The study was conducted by the Institute of Global Health, Faculty of Medicine at the University of Geneva in Switzerland, and published in the journal Nicotine and Tobacco Research.
The respondents were asked to complete surveys at 5 time points over 12 months, and the research analysed patterns of use amongst exclusive e-cigarette users, daily e-cigarette users who stopped vaping, and former smokers who relapsed to smoking.
The results indicated that over 12 months, enjoyment gradually became the most frequently cited reason to vape, at 93%, whilst vaping to reduce the craving for cigarettes gradually decreased from 87% to 56%. In exclusive vapers who were former smokers, the nicotine concentration of e-liquids used, decreased over time from 12 to 9 mg/mL, but puffs per day remained stable at 200 puffs.
Most former smokers take up vaping to quit cigarettes
Following 12 months, 9% of 687 former smokers relapsed to smoking and 28% of 64 daily smokers who were dual users stopped smoking. Additionally, when former smokers stopped vaping, they tended to relapse to smoking (+18% daily smokers among those who stopped vaping versus -2% in permanent vapers, p < .001).

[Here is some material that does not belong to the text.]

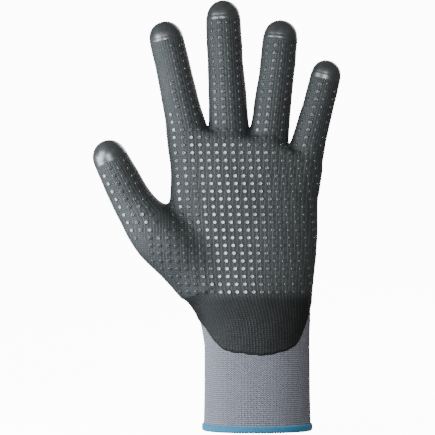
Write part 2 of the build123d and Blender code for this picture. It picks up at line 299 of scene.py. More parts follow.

Similarly, when ex-smokers relapsed to smoking, they tended to stop vaping.
The study concluded that enjoyment and relapse prevention tended to be the most common reasons to use e-cigarettes. Most importantly rates of relapse to smoking were low in former smokers who used the devices, and quit rates were high amongst current smokers who started vaping. Additionally, former smokers who quit e-cigarettes tended to revert back to smoking.